Rollback & Recovery | CTO Checklist

This guide walks you through auditing a project's rollback and disaster recovery capabilities - deployment rollback, database migration rollback, and full recovery from backups.

The Goal: Two-Minute Recovery

When things go wrong, speed matters. Every minute of downtime costs trust. This audit ensures you can undo mistakes fast.

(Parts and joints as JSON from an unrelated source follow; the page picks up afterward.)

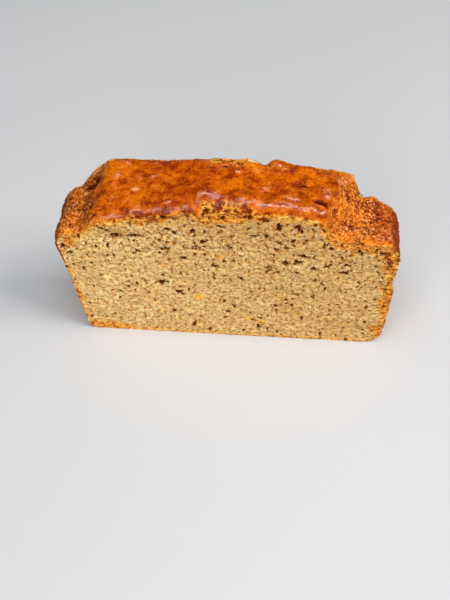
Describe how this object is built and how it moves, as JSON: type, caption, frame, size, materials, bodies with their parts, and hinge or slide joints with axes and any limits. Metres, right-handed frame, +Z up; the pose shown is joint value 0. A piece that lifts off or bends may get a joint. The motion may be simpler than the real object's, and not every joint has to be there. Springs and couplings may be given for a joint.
{
  "type": "banana bread slice",
  "caption": "Thick slice across a loaf of banana bread: flat base, sloping sides, low shoulders and a raised dome of browned crust round an open, moist crumb.",
  "frame": {"origin": "middle of the slice's box, on the surface that the slice stands on", "axes": "+Z up from the base crust to the dome, +X across the slice from the left shoulder to the right one, +Y through the slice away from the cut face that the picture shows"},
  "size_m": [0.1298, 0.0262, 0.0738],
  "materials": {
    "banana_bread": "moist golden-beige crumb with fine brown-edged pores; glossy orange-brown crust over it, rougher and darker on the shoulders"
  },
  "bodies": {
    "root": {"banana_bread_slice": "banana_bread"}
  },
  "joints": []
}
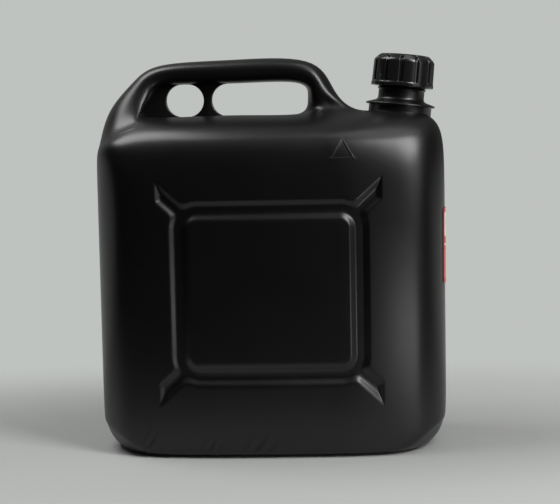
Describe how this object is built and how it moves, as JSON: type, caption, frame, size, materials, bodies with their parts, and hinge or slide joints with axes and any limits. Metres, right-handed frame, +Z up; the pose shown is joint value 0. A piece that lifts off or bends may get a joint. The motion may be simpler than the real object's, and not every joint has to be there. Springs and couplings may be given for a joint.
{
  "type": "jerry can",
  "caption": "Blow-moulded plastic jerry can with a hollow carrying handle, a pinched web, a framed front panel and a lobed screw cap on a tilted neck.",
  "frame": {"origin": "on the ground, under the middle of the can", "axes": "+Z up, -Y the can's front, +X towards the neck's end"},
  "size_m": [0.2996, 0.1516, 0.3374],
  "materials": {
    "can": "satin, fine moulded grain",
    "cap": "semi-gloss",
    "seal": "matt",
    "label": "coated, satin"
  },
  "bodies": {
    "can": {"can_body": "can", "side_label": "label"},
    "seal": {"cap_seal": "seal"},
    "cap": {"screw_cap": "cap"}
  },
  "joints": [
    {"name": "cap_lift", "type": "slide", "parent": "can", "child": "seal", "axis": [0.1045, 0, 0.9945], "range_m": [0, 0.0241]},
    {"name": "cap_turn", "type": "hinge", "parent": "seal", "child": "cap", "pos_m": [0.11325, 0, 0.2929], "axis": [0.1045, 0, 0.9945], "range_deg": [0, 1440]}
  ],
  "couplings": [
    {"joint": "cap_lift", "follows": "cap_turn", "m_per_rad": 0.00095493}
  ]
}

Documented — Deployment rollback procedures can be executed quickly (under 2 minutes) by any team member
Migration-aware — Database rollback strategies exist, especially for destructive schema changes
Full-stack — Disaster recovery procedures cover restoring the entire system from backups
Tested — Rollback and recovery procedures have been validated and actually work
Objective-driven — Recovery objectives (RTO/RPO) are defined and achievable with current infrastructure

Before You Start

Identify deployment platform (Vercel, Railway, Fly.io, K8s, custom CI/CD)
Identify database and migration tool (Prisma, Drizzle, Knex, etc.)
Identify backup strategy (provider snapshots, S3, PITR)
Check for existing runbooks (disaster recovery documentation)

rollback-strategy

RR-001

Rollback procedure documented critical

Written procedure for how to rollback a bad deployment

“Where's the rollback doc, and when did you last read it?”

RR-002

Rollback tested regularly recommended

Rollback procedure tested at least quarterly with multiple team members

“When was the last time you actually ran a rollback drill?”

RR-003

Can rollback in < 2 minutes critical

Rollback execution time under 2 minutes with no blocking approval gates

“How long did your last bad deploy actually take to reverse?”

RR-004

Database migration rollback plan critical

Strategy for rolling back database migrations including destructive changes

“What happens when you deploy with a DROP COLUMN and need to revert?”

emergency-recovery

RR-005

Recovery from backups documented critical

Step-by-step procedure to restore full stack from backups

“Who knows the steps to restore prod from scratch — right now, tonight?”

RR-006

Recovery procedure tested critical

Full recovery drill completed at least annually including database restore

“Have you confirmed your backups actually restore correctly?”

RR-007

Know RTO (Recovery Time Objective) recommended

Maximum acceptable downtime defined and achievable with current infrastructure

“How long can your business actually survive prod being completely down?”

RR-008

Know RPO (Recovery Point Objective) recommended

Maximum acceptable data loss defined with backup frequency to support it

“How much data could you lose right now before it becomes a crisis?”